[CAD and scene scripts]

####

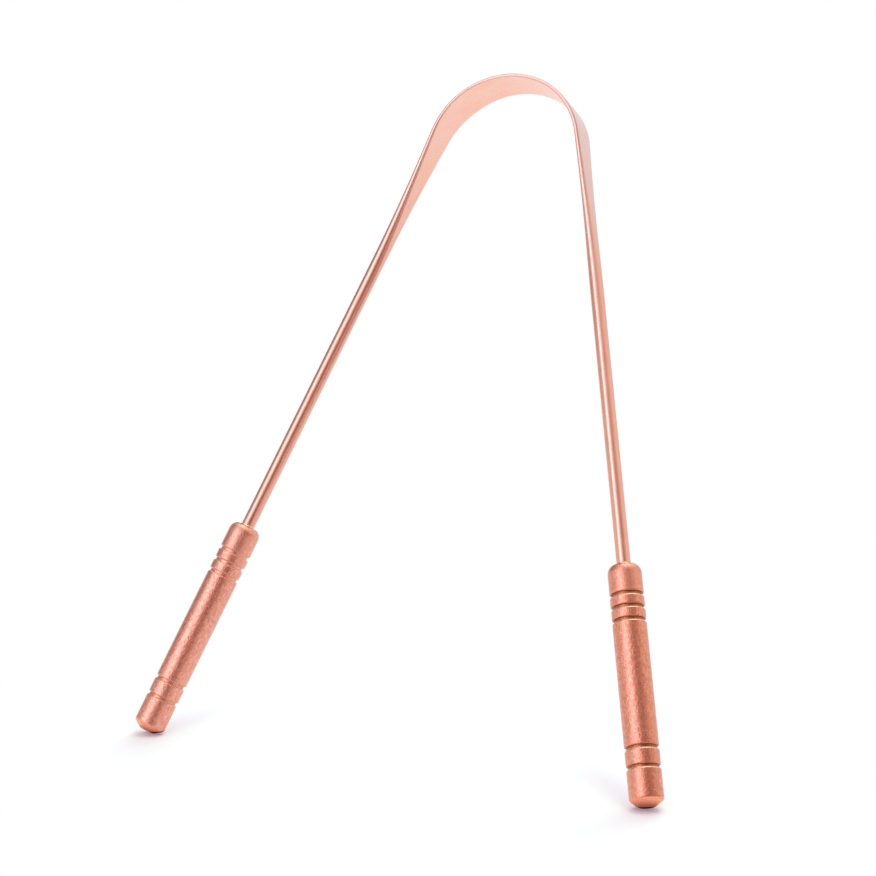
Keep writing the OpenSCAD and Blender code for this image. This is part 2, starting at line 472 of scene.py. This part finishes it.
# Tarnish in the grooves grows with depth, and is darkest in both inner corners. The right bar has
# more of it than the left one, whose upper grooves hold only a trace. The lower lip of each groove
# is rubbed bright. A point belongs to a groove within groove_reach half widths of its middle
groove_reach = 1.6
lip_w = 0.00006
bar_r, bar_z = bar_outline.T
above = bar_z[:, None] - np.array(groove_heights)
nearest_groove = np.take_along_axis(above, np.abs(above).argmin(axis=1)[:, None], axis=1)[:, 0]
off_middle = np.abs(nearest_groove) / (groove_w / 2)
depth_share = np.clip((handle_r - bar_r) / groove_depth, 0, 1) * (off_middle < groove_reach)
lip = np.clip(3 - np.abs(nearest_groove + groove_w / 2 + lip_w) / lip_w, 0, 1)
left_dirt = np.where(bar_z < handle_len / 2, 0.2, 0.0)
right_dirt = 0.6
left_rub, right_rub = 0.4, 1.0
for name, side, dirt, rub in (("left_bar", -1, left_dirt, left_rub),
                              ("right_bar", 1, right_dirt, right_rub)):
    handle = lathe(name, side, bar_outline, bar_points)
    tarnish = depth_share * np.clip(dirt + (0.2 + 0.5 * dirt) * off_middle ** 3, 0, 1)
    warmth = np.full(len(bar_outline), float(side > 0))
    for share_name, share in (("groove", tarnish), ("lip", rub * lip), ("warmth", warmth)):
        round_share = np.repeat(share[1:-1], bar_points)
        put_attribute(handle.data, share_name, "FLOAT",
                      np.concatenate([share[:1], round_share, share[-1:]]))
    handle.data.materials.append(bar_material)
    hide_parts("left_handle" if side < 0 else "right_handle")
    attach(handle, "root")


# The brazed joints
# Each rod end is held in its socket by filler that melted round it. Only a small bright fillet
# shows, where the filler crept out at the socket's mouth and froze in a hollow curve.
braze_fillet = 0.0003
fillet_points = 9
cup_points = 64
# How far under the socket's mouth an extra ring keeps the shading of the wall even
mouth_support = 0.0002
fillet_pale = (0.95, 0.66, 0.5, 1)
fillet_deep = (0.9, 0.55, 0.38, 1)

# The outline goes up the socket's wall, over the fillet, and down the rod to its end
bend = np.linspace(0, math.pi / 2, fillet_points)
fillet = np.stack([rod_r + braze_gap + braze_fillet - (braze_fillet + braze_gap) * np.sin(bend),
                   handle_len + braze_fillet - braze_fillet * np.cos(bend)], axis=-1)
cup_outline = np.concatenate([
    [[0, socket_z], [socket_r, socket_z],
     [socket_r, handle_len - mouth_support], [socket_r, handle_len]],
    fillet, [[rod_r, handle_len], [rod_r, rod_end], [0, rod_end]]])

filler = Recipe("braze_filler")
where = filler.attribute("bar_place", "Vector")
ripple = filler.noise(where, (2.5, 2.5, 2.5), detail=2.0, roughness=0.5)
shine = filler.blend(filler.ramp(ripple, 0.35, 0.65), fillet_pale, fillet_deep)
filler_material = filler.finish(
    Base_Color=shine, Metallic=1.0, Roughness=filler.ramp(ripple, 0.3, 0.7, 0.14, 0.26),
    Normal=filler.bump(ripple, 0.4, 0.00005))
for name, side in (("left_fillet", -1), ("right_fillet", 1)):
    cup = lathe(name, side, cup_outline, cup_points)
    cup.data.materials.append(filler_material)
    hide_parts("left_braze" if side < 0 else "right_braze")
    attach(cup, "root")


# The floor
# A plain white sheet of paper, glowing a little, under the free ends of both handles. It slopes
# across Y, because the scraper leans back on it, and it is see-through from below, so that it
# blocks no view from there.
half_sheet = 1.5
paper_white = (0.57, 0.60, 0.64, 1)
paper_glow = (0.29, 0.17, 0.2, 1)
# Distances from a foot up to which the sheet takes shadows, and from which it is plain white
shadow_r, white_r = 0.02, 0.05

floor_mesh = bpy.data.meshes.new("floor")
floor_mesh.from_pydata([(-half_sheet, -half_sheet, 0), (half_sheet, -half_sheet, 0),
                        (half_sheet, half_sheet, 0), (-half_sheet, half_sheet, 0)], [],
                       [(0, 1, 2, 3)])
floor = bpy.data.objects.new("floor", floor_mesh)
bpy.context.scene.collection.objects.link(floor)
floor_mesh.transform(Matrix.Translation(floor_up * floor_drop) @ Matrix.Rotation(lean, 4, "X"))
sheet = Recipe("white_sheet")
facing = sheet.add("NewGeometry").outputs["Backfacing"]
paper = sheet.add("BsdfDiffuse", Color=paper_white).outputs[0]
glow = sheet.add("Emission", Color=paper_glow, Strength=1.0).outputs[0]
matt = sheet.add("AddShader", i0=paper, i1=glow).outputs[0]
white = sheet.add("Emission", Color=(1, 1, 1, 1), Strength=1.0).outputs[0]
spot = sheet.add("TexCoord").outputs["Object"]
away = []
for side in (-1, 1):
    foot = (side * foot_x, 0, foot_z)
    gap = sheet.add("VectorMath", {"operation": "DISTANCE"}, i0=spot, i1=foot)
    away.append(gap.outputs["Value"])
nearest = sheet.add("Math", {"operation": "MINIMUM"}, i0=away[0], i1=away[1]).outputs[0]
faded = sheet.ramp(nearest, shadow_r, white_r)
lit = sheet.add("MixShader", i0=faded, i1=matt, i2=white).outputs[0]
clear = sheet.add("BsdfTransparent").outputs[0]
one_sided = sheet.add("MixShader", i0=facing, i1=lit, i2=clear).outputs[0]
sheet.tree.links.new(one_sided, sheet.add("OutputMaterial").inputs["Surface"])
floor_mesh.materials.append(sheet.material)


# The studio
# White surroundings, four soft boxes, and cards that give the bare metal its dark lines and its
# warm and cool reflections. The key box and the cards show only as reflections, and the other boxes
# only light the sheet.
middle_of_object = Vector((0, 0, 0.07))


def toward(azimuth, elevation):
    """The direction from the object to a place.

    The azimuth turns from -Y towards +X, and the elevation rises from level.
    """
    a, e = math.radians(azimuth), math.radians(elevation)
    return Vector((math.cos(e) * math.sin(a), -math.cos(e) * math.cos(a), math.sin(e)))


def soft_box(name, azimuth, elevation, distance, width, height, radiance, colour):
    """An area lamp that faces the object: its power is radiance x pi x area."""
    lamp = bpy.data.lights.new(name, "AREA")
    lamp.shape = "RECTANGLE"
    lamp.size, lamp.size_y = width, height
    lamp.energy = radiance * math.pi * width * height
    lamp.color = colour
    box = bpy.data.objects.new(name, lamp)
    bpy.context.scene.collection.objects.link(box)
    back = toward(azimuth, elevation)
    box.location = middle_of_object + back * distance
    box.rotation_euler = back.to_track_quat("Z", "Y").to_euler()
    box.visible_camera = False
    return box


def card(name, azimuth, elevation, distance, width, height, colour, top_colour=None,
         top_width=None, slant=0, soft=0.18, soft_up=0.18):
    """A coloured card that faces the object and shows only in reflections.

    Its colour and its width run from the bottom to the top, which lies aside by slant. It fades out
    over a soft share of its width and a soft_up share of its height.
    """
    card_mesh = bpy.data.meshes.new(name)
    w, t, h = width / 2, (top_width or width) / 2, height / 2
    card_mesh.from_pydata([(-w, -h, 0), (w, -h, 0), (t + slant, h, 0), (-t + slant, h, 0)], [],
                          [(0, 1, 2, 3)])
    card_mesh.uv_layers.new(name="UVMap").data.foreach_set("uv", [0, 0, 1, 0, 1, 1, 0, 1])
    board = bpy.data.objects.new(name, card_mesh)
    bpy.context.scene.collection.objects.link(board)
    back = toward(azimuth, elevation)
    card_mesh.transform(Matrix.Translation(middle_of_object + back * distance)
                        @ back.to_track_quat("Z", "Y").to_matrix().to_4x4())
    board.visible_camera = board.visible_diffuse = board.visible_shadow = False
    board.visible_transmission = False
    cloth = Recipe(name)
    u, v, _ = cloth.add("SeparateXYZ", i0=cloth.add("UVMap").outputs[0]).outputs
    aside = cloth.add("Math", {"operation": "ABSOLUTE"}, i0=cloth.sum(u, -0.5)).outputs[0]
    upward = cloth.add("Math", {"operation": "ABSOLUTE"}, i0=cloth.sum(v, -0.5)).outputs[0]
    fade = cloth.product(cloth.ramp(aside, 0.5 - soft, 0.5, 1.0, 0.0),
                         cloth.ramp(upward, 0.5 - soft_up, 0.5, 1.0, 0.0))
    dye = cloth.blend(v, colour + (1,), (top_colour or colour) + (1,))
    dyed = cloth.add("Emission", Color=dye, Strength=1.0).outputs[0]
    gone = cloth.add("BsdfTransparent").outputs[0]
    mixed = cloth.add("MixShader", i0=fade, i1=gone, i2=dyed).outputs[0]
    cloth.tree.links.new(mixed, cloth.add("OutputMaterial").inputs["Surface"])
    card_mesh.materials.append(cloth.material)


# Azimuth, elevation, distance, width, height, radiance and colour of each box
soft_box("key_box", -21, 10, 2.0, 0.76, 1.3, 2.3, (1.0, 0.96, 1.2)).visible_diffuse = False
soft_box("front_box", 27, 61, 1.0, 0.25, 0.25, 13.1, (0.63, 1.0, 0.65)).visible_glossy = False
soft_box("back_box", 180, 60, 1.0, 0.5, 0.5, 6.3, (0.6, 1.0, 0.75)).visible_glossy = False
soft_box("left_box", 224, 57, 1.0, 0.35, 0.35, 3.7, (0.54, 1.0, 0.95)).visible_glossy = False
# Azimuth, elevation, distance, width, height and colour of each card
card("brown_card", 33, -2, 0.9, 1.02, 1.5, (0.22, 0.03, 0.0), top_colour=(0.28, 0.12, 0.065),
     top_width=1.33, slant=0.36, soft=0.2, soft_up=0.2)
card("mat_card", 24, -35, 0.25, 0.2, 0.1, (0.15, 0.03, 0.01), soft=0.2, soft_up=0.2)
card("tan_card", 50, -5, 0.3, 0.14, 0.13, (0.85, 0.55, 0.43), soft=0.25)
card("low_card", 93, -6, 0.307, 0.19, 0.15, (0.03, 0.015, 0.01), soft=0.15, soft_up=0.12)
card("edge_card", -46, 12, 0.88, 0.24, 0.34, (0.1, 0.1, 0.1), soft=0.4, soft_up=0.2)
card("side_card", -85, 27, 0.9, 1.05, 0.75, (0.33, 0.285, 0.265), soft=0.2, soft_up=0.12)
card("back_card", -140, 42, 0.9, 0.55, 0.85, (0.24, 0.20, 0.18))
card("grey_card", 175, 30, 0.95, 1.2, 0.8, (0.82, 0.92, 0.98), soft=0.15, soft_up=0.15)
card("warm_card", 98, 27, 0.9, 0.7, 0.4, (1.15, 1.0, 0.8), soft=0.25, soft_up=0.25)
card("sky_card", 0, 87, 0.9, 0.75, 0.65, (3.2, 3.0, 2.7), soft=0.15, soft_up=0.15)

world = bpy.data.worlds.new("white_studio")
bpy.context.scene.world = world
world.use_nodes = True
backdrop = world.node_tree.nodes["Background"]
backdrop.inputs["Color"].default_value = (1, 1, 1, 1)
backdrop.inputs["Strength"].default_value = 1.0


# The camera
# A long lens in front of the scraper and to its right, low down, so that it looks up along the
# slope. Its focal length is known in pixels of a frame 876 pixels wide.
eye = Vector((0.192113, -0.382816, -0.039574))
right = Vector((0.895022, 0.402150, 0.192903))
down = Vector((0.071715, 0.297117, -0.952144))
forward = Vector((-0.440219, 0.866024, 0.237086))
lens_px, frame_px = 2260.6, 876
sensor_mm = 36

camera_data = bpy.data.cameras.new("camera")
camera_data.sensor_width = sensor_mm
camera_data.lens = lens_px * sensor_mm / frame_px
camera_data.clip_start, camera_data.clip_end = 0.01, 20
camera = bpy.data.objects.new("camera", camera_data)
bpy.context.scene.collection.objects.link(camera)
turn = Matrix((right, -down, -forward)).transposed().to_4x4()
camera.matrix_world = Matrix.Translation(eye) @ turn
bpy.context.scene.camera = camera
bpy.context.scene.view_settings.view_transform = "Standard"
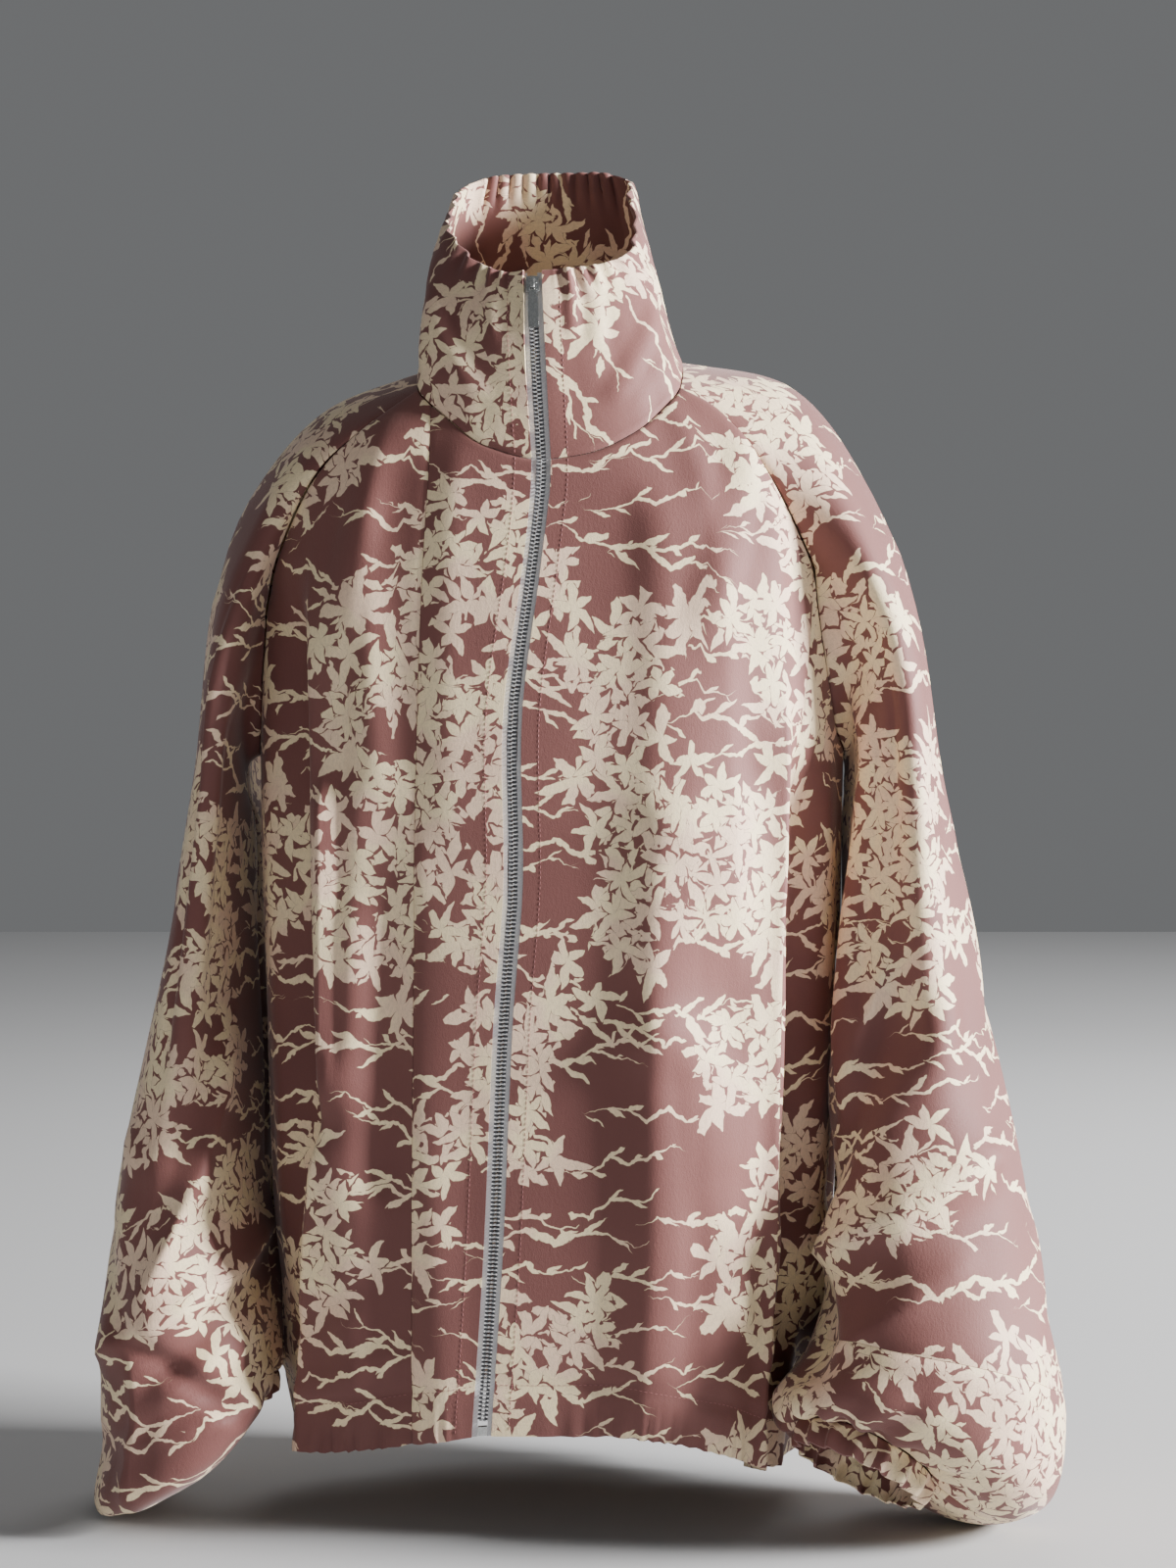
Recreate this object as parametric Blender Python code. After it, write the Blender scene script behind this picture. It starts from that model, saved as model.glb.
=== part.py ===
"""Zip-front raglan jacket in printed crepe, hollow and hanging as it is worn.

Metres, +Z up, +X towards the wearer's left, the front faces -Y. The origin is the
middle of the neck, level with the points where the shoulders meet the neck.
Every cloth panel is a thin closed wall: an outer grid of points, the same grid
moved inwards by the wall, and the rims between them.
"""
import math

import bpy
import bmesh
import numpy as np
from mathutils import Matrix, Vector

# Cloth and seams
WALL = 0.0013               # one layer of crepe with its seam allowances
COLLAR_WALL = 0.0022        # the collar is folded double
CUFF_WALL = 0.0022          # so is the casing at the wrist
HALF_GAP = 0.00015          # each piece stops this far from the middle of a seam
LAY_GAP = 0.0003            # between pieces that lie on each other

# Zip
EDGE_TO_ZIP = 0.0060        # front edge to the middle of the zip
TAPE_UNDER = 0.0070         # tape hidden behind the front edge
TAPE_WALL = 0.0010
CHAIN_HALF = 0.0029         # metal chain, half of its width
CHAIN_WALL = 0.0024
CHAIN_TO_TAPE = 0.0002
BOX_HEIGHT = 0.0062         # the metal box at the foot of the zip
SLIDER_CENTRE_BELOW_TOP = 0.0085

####

== Exercise requirements ==
Out of the material above, gather each line where "code" appears.

== Solution ==
Keep writing the OpenSCAD and Blender code for this image. This is part 2, starting at line 472 of scene.py. This part finishes it.
Recreate this object as parametric Blender Python code. After it, write the Blender scene script behind this picture. It starts from that model, saved as model.glb.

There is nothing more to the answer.